_RECORDS FOR PROCESSING_
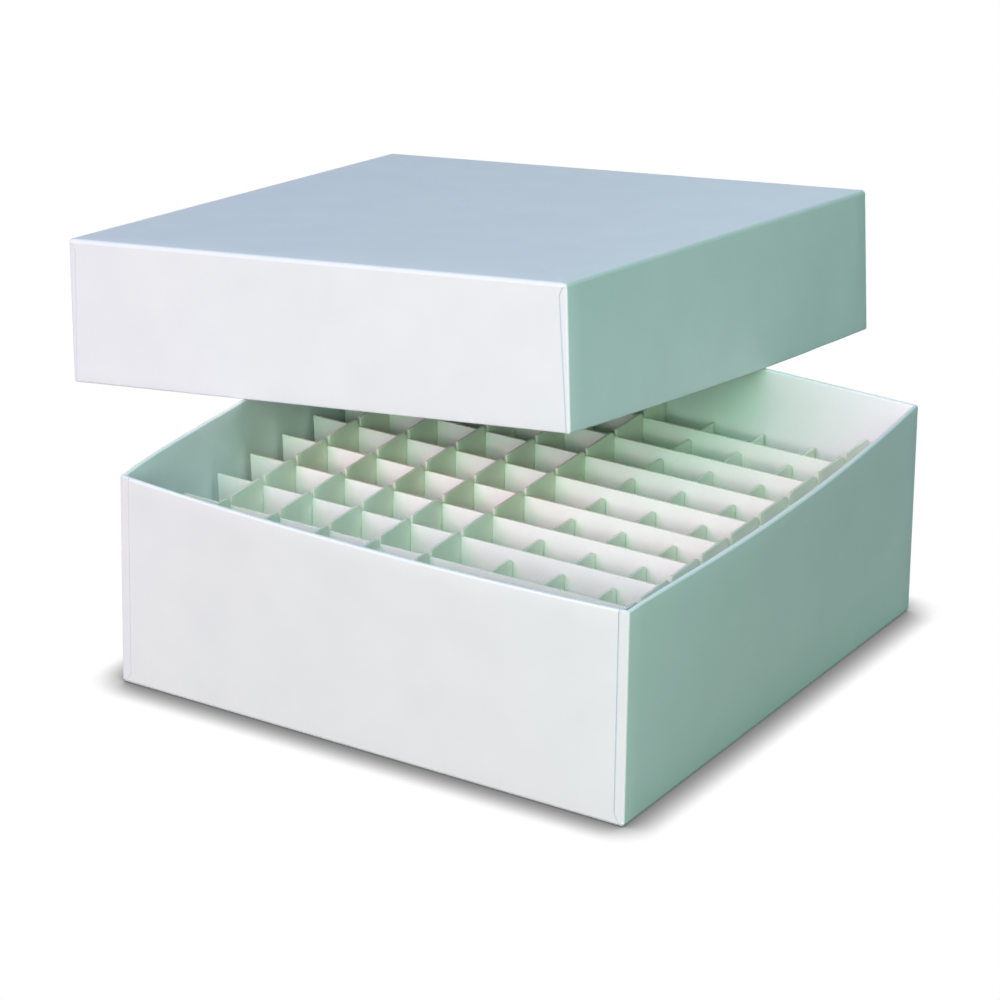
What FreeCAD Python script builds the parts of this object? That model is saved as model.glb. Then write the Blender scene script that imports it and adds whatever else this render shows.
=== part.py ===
import FreeCAD, Part
import math
import os

from FreeCAD import Vector

os.makedirs("parts", exist_ok=True)

# A square freezer box of white coated cardboard: a base tray, a divider of slotted
# strips that makes ten by ten cells, and a lift-off lid that stands ajar on two rims.
# Three of its walls bow outwards towards their rims.
# X runs to the right, Y to the back, Z up. The origin is the middle of the underside.

# Base tray
base_width = 130.0
base_depth = 130.0
base_height = 51.5
base_board = 1.8
base_front_bow = 2.7
base_right_bow = 3.9

# Lid tray
lid_clearance = 0.4
lid_height = 33.5
lid_board = 1.8
lid_front_bow = 0.0
lid_right_bow = 2.4

# Folds of both trays
corner_radius = 1.0
rim_radius = 0.5
upright_band = 1.5

# Paper cover, whose front and back sheets end short of each corner: the sheet's edge
# runs from the rim to the floor end and then slants towards the corner
cover_thickness = 0.2
cover_step_reach = 1.0
base_seam_at_rim = 2.5
base_seam_at_floor = 2.5
lid_seam_at_rim = 0.9
lid_seam_at_floor = 2.0
seam_slant_height = 1.8
seam_slant_run = 0.9

# Divider
cells_per_side = 10
end_cell = 10.4
strip_thickness = 0.6
row_height = 34.8
column_height = 33.8
strip_end_clearance = 0.3
slot_clearance = 0.1
row_slot_depth = 18.6
lap_clearance = 0.6

# Lead-in that is cut into the front side of each column slot, at its mouth
mouth_flare = 1.6
mouth_depth = 1.6

# Height at which the column strips sit above the floor: the first ones and the last
# stand proud of the rows, the others have sunk to the floor
proud_columns = 5
proud_lift = 3.4
last_column_lift = 5.2

# Lid at rest: its front skirt seats on the left rim, its right skirt on the back rim
seat_left_y = -16.3
seat_back_x = 24.9
seat_gap = 0.1
lid_tilt = 11.9
lid_turn = -0.8

# Sizes that follow
base_inner_width = base_width - 2 * base_board
base_inner_depth = base_depth - 2 * base_board
lid_inner_width = base_width + 2 * lid_clearance
lid_inner_depth = base_depth + 2 * lid_clearance
lid_width = lid_inner_width + 2 * lid_board
lid_depth = lid_inner_depth + 2 * lid_board
strips_each_way = cells_per_side - 1
slot_width = strip_thickness + 2 * slot_clearance
highest_lift = max(proud_lift, last_column_lift)
column_slot_depth = column_height + highest_lift - row_slot_depth + lap_clearance
nearly = 1e-6


def centred_box(width, depth, height, bottom):
    """A block centred on the Z axis."""
    corner = Vector(-width / 2, -depth / 2, bottom)
    return Part.makeBox(width, depth, height, corner)


def is_upright(edge):
    """True for an edge that runs along Z."""
    box = edge.BoundBox
    return box.ZLength > max(box.XLength, box.YLength)


def lies_at(edge, height):
    """True for an edge that lies flat at one height."""
    box = edge.BoundBox
    return box.ZLength < nearly and abs(box.ZMin - height) < nearly


def folded_block(width, depth, height):
    """A block on the plane z = 0 whose upright and bottom edges are rounded folds."""
    block = centred_box(width, depth, height, 0)
    folds = [e for e in block.Edges if is_upright(e) or lies_at(e, 0)]
    return block.makeFillet(corner_radius, folds)


def bow_wedge(length, bow, bottom, top):
    """The room that a wall along X gains by bowing towards -Y: none at its foot and at
    its ends, most at the middle of its rim, under which a narrow band stands upright."""
    band_foot = top - upright_band
    foot_start = Vector(-length / 2, 0, bottom)
    foot_end = Vector(length / 2, 0, bottom)
    band_start = Vector(-length / 2, 0, band_foot)
    band_end = Vector(length / 2, 0, band_foot)
    foot = Part.LineSegment(foot_start, foot_end).toShape()
    arc = Part.Arc(band_start, Vector(0, -bow, band_foot), band_end).toShape()
    chord = Part.LineSegment(band_end, band_start).toShape()
    bowed_side = Part.makeRuledSurface(foot, arc)
    flat_outline = [foot_start, foot_end, band_end, band_start, foot_start]
    flat_side = Part.Face(Part.makePolygon(flat_outline))
    upper_side = Part.Face(Part.Wire([arc, chord]))
    shell = Part.makeShell([bowed_side, flat_side, upper_side])
    shell.sewShape()
    leaning_part = Part.makeSolid(shell)
    band = upper_side.extrude(Vector(0, 0, upright_band))
    return leaning_part.fuse(band)


def bow_wedges(width, depth, end_inset, bottom, top, front_bow, right_bow):
    """The rooms that the front and right walls of a block gain by bowing outwards."""
    wedges = []
    if front_bow > 0:
        front = bow_wedge(width - 2 * end_inset, front_bow, bottom, top)
        front.translate(Vector(0, -depth / 2, 0))
        wedges.append(front)
    if right_bow > 0:
        right = bow_wedge(depth - 2 * end_inset, right_bow, bottom, top)
        right.rotate(Vector(0, 0, 0), Vector(0, 0, 1), 90)
        right.translate(Vector(width / 2, 0, 0))
        wedges.append(right)
    return wedges


def cover_step(width, depth, height, seam_at_rim, seam_at_floor):
    """The shallow step at the front right corner, where the cover sheet ends short."""
    corner_x = width / 2
    outside_x = corner_x + cover_thickness
    outside_y = -depth / 2 - cover_step_reach
    top = height + cover_thickness
    slant_top = corner_radius + seam_slant_height
    outline = [
        Vector(corner_x - seam_at_rim, outside_y, top),
        Vector(corner_x - seam_at_floor, outside_y, slant_top),
        Vector(corner_x - seam_at_floor + seam_slant_run, outside_y, corner_radius),
        Vector(outside_x, outside_y, corner_radius),
        Vector(outside_x, outside_y, top),
    ]
    face = Part.Face(Part.makePolygon(outline + outline[:1]))
    return face.extrude(Vector(0, cover_step_reach + cover_thickness, 0))


def tray(width, depth, height, board, front_bow, right_bow, seam_at_rim, seam_at_floor):
    """An open tray of covered board, floor down, standing on the plane z = 0."""
    bows = (front_bow, right_bow)
    outside = folded_block(width, depth, height)
    for wedge in bow_wedges(width, depth, corner_radius, corner_radius, height, *bows):
        outside = outside.fuse(wedge)
    inner_width = width - 2 * board
    inner_depth = depth - 2 * board
    pocket = centred_box(inner_width, inner_depth, height, board)
    shell = outside.cut(pocket)
    for wedge in bow_wedges(inner_width, inner_depth, 0, board, height, *bows):
        shell = shell.cut(wedge)
    shell = shell.removeSplitter()
    rim = [e for e in shell.Edges if lies_at(e, height)]
    shell = shell.makeFillet(rim_radius, rim)
    right_step = cover_step(width, depth, height, seam_at_rim, seam_at_floor)
    left_step = right_step.mirror(Vector(0, 0, 0), Vector(1, 0, 0))
    for step in (right_step, left_step):
        shell = shell.cut(step)
        shell = shell.cut(step.mirror(Vector(0, 0, 0), Vector(0, 1, 0)))
    return shell


def base_tray():
    """The lower tray, which stands on its floor."""
    return tray(
        base_width,
        base_depth,
        base_height,
        base_board,
        base_front_bow,
        base_right_bow,
        base_seam_at_rim,
        base_seam_at_floor,
    )


def lid_at_rest():
    """The lid tray, floor up, leant on the left and back walls of the base."""
    lid = tray(
        lid_width,
        lid_depth,
        lid_height,
        lid_board,
        lid_front_bow,
        lid_right_bow,
        lid_seam_at_rim,
        lid_seam_at_floor,
    )
    lid = lid.mirror(Vector(0, 0, 0), Vector(0, 0, 1))
    lid.translate(Vector(0, 0, lid_height))
    seat_height = base_height + seat_gap
    left_seat = Vector(-base_width / 2, seat_left_y, seat_height)
    back_seat = Vector(seat_back_x, base_depth / 2, seat_height)
    seat_line = back_seat - left_seat
    heading = math.atan2(seat_line.y, seat_line.x) - math.radians(lid_turn)
    along_front_skirt = seat_line.Length * math.cos(heading)
    skirt_x = lid_inner_width / 2 + lid_right_bow - along_front_skirt
    skirt_y = -lid_inner_depth / 2 - lid_front_bow
    lid.translate(Vector(-skirt_x, -skirt_y, 0))
    lid.rotate(Vector(0, 0, 0), Vector(0, 0, 1), lid_turn)
    lid.rotate(Vector(0, 0, 0), seat_line, -lid_tilt)
    lid.translate(left_seat)
    return lid


def strip_places(inner_size):
    """The distance of each strip from the middle of the box, in order."""
    pitch = (inner_size - 2 * end_cell) / (strips_each_way - 1)
    first = end_cell - inner_size / 2
    return [first + i * pitch for i in range(strips_each_way)]


def slot_cutter(place, height, depth):
    """A straight slot from the upper edge of a strip."""
    cutter = Part.makeBox(slot_width, 3 * strip_thickness, 2 * depth)
    cutter.translate(Vector(place - slot_width / 2, -1.5 * strip_thickness, height - depth))
    return cutter


def mouth_cutter(place, height):
    """The lead-in that widens a slot to one side at the upper edge of a strip."""
    outline = [
        Vector(place, 0, height - mouth_depth),
        Vector(place, 0, height),
        Vector(place - slot_width / 2 - mouth_flare, 0, height),
        Vector(place - slot_width / 2, 0, height - mouth_depth),
    ]
    face = Part.Face(Part.makePolygon(outline + outline[:1]))
    cutter = face.extrude(Vector(0, 3 * strip_thickness, 0))
    cutter.translate(Vector(0, -1.5 * strip_thickness, 0))
    return cutter


def strip(length, height, crossings, slot_depth):
    """A die-cut strip along X with a slot from its upper edge at each crossing."""
    blank = Part.makeBox(length, strip_thickness, height)
    blank.translate(Vector(-length / 2, -strip_thickness / 2, 0))
    return blank.cut([slot_cutter(place, height, slot_depth) for place in crossings])


def row_strip(place):
    """A strip parallel to the front wall, slotted from below, over the columns."""
    length = base_inner_width - 2 * strip_end_clearance
    row = strip(length, row_height, strip_places(base_inner_width), row_slot_depth)
    row.rotate(Vector(0, 0, 0), Vector(1, 0, 0), 180)
    row.translate(Vector(0, place, base_board + row_height))
    return row


def column_lift(index):
    """How far a column strip sits above the floor in its slots."""
    if index < proud_columns:
        return proud_lift
    if index == strips_each_way - 1:
        return last_column_lift
    return 0.0


def column_strip(index, place):
    """A strip parallel to the right wall, slotted from above."""
    length = base_inner_depth - 2 * strip_end_clearance
    crossings = strip_places(base_inner_depth)
    column = strip(length, column_height, crossings, column_slot_depth)
    column = column.cut([mouth_cutter(crossing, column_height) for crossing in crossings])
    column.rotate(Vector(0, 0, 0), Vector(0, 0, 1), 90)
    column.translate(Vector(place, 0, base_board + column_lift(index)))
    return column


def write(name, shape):
    """Keep one piece as its own file."""
    shape.exportStep("parts/" + name + ".step")


write("base_tray", base_tray())
write("lid_tray", lid_at_rest())
for index, place in enumerate(strip_places(base_inner_depth)):
    write("row_strip_%d" % (index + 1), row_strip(place))
for index, place in enumerate(strip_places(base_inner_width)):
    write("column_strip_%d" % (index + 1), column_strip(index, place))
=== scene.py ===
import math

import bmesh
import bpy
import numpy as np
from mathutils import Matrix, Vector


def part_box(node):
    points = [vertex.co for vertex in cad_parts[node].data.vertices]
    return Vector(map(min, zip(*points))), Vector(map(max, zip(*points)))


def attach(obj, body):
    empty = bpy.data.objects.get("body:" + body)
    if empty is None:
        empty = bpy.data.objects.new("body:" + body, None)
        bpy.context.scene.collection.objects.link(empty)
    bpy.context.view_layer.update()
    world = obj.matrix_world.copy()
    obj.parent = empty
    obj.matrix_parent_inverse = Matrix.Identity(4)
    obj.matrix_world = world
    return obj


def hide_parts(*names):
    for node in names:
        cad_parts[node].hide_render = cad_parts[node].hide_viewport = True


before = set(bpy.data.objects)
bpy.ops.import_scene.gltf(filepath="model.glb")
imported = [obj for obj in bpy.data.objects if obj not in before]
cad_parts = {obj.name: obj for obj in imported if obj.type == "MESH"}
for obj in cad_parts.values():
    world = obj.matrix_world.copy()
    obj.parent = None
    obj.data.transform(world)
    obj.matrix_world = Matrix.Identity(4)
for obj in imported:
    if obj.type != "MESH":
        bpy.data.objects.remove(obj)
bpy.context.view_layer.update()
scene = bpy.context.scene
scene.view_settings.view_transform = "Standard"


# Camera: a long lens in front of the box and to its right, looking down on it, rolled
# a little, as the box was photographed. Lengths in the whole file are metres.
CAMERA_TARGET = Vector((-0.0097, 0.0055, 0.0317))
CAMERA_DISTANCE = 1.30
CAMERA_AZIMUTH = math.radians(31.22)
CAMERA_ELEVATION = math.radians(24.21)
CAMERA_ROLL = math.radians(0.88)
CAMERA_LENS_MM = 206.8
CAMERA_SENSOR_MM = 36.0


def direction(azimuth, elevation):
    """The unit vector from the box to a place round it; azimuth 0 is in front."""
    flat = math.cos(elevation)
    return Vector((math.sin(azimuth) * flat, -math.cos(azimuth) * flat, math.sin(elevation)))


def aim(thing, place, target, roll=0.0):
    """Puts a camera or a lamp at a place, looking at a target."""
    turn = (target - place).to_track_quat("-Z", "Y").to_matrix().to_4x4()
    thing.matrix_world = Matrix.Translation(place) @ turn @ Matrix.Rotation(roll, 4, "Z")


camera = bpy.data.objects.new("camera", bpy.data.cameras.new("camera"))
camera.data.lens = CAMERA_LENS_MM
camera.data.sensor_width = CAMERA_SENSOR_MM
camera_side = direction(CAMERA_AZIMUTH, CAMERA_ELEVATION)
aim(camera, CAMERA_TARGET + camera_side * CAMERA_DISTANCE, CAMERA_TARGET, CAMERA_ROLL)
scene.collection.objects.link(camera)
scene.camera = camera


# Lamps: a broad soft panel in front and one at the near corner, tinted green, light the
# front faces white between them. Weaker cool ones stand high at the right, for the top
# and the right faces, and at the left. A faint low one keeps the back from going dark.
LAMP_DISTANCE = 1.6
LAMP_TARGET = Vector((0, 0, 0.04))
PANEL_HEIGHT = 0.8


def linear(colour):
    """The linear colour of an sRGB hex value."""
    parts = [int(colour[i:i + 2], 16) / 255 for i in (1, 3, 5)]
    return [p / 12.92 if p <= 0.04045 else ((p + 0.055) / 1.055) ** 2.4 for p in parts] + [1.0]


def panel(name, azimuth, elevation, width, colour, level):
    """A soft panel lamp at a place given by two angles in degrees. At level 1 it alone
    shows a white surface that faces it in its own colour: that takes (pi * distance) ** 2
    watts."""
    lamp = bpy.data.objects.new(name, bpy.data.lights.new(name, "AREA"))
    lamp.data.shape = "RECTANGLE"
    lamp.data.size = width
    lamp.data.size_y = PANEL_HEIGHT
    lamp.data.color = linear(colour)[:3]
    lamp.data.energy = level * (math.pi * LAMP_DISTANCE) ** 2
    place = direction(math.radians(azimuth), math.radians(elevation)) * LAMP_DISTANCE
    aim(lamp, place, LAMP_TARGET)
    scene.collection.objects.link(lamp)


panel("front_panel", -8, 30, 1.0, "#FFC8EC", 0.71)
panel("corner_panel", 25, 25, 0.8, "#BAFFCF", 0.50)
panel("upper_panel", 80, 65, 0.8, "#ADF0FF", 0.27)
panel("left_panel", -90, 35, 0.8, "#6ABAFF", 0.22)
panel("back_panel", 195, 10, 0.8, "#DDEEFF", 0.10)


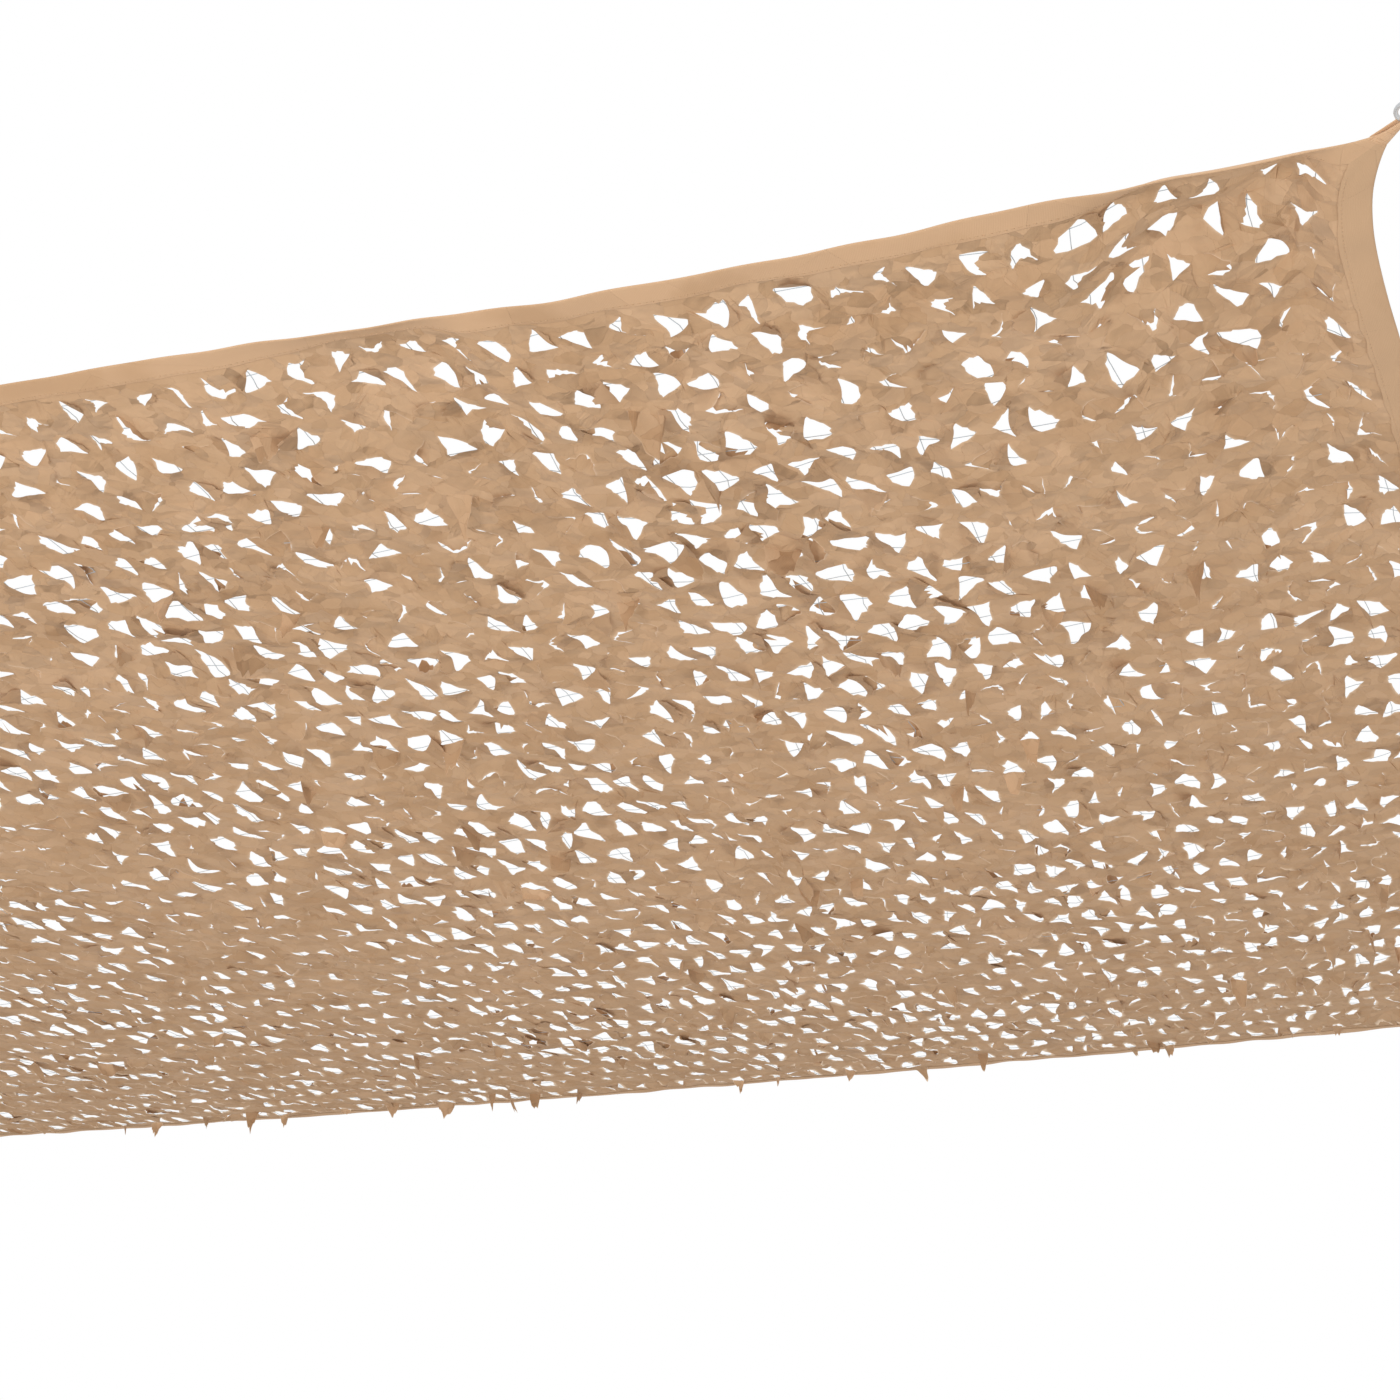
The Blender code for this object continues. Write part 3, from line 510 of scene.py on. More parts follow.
def cut_line(cells, size, share, place):
    """Places on the tongues at a place between hinge and arc; the arc is a few straight
    runs between corners, as in the solid, a little ragged."""
    corners = np.arange(CUT_RUNS + 1) / CUT_RUNS
    p, q = cut_places(cells, size, corners, np.full(len(corners), place))
    run = np.minimum((share * CUT_RUNS).astype(int), CUT_RUNS - 1)
    part = share * CUT_RUNS - run
    p = p[:, run] * (1 - part) + p[:, run + 1] * part
    q = q[:, run] * (1 - part) + q[:, run + 1] * part
    worn = 1 + place * cells["ragged"][:, np.round(share * ARC).astype(int)]
    return p * worn, q * worn


def turned_area(p, q):
    """Twice the area of outlines, positive where they run anticlockwise."""
    return (p * np.roll(q, -1, -1) - np.roll(p, -1, -1) * q).sum(-1)


def mark_largest(cells):
    """Marks the largest cut of each block of cells: those that the solid has too."""
    share = np.arange(CUT_RUNS + 1) / CUT_RUNS
    p, q = cut_places(cells, cells["size"], share, np.ones(len(share)))
    outlines = cell_points(cells["knots"], p, q)
    areas = np.abs(turned_area(outlines[..., 0], outlines[..., 1]))
    areas = areas.reshape(COLUMNS, ROWS)
    largest = np.zeros((COLUMNS, ROWS), bool)
    for column in range(0, COLUMNS, BLOCK_COLUMNS):
        for row in range(0, ROWS, BLOCK_ROWS):
            block = areas[column:column + BLOCK_COLUMNS, row:row + BLOCK_ROWS]
            i, j = np.unravel_index(np.argmax(block), block.shape)
            largest[column + i, row + j] = True
    return largest.reshape(-1)


def even_chances(draw):
    """A chance from 0 to 1 for every cell, one from each quarter in each four cells, so
    that the open cuts gather only where the cloth gapes."""
    chances = np.zeros((COLUMNS, ROWS))
    for column in range(0, COLUMNS, 2):
        for row in range(0, ROWS, 2):
            four = (draw.permutation(4) + draw.uniform(0, 1, 4)) / 4
            chances[column:column + 2, row:row + 2] = four.reshape(2, 2)
    return chances.reshape(-1)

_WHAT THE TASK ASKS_
Transcribe, word for word, every line from the line with "obj.matrix_world = world" to the line with "scene.camera = camera", inclusive, and output nothing else.

_SOLVED PROBLEM_
    obj.matrix_world = world
    return obj


def hide_parts(*names):
    for node in names:
        cad_parts[node].hide_render = cad_parts[node].hide_viewport = True


before = set(bpy.data.objects)
bpy.ops.import_scene.gltf(filepath="model.glb")
imported = [obj for obj in bpy.data.objects if obj not in before]
cad_parts = {obj.name: obj for obj in imported if obj.type == "MESH"}
for obj in cad_parts.values():
    world = obj.matrix_world.copy()
    obj.parent = None
    obj.data.transform(world)
    obj.matrix_world = Matrix.Identity(4)
for obj in imported:
    if obj.type != "MESH":
        bpy.data.objects.remove(obj)
bpy.context.view_layer.update()
scene = bpy.context.scene
scene.view_settings.view_transform = "Standard"


# Camera: a long lens in front of the box and to its right, looking down on it, rolled
# a little, as the box was photographed. Lengths in the whole file are metres.
CAMERA_TARGET = Vector((-0.0097, 0.0055, 0.0317))
CAMERA_DISTANCE = 1.30
CAMERA_AZIMUTH = math.radians(31.22)
CAMERA_ELEVATION = math.radians(24.21)
CAMERA_ROLL = math.radians(0.88)
CAMERA_LENS_MM = 206.8
CAMERA_SENSOR_MM = 36.0


def direction(azimuth, elevation):
    """The unit vector from the box to a place round it; azimuth 0 is in front."""
    flat = math.cos(elevation)
    return Vector((math.sin(azimuth) * flat, -math.cos(azimuth) * flat, math.sin(elevation)))


def aim(thing, place, target, roll=0.0):
    """Puts a camera or a lamp at a place, looking at a target."""
    turn = (target - place).to_track_quat("-Z", "Y").to_matrix().to_4x4()
    thing.matrix_world = Matrix.Translation(place) @ turn @ Matrix.Rotation(roll, 4, "Z")


camera = bpy.data.objects.new("camera", bpy.data.cameras.new("camera"))
camera.data.lens = CAMERA_LENS_MM
camera.data.sensor_width = CAMERA_SENSOR_MM
camera_side = direction(CAMERA_AZIMUTH, CAMERA_ELEVATION)
aim(camera, CAMERA_TARGET + camera_side * CAMERA_DISTANCE, CAMERA_TARGET, CAMERA_ROLL)
scene.collection.objects.link(camera)
scene.camera = camera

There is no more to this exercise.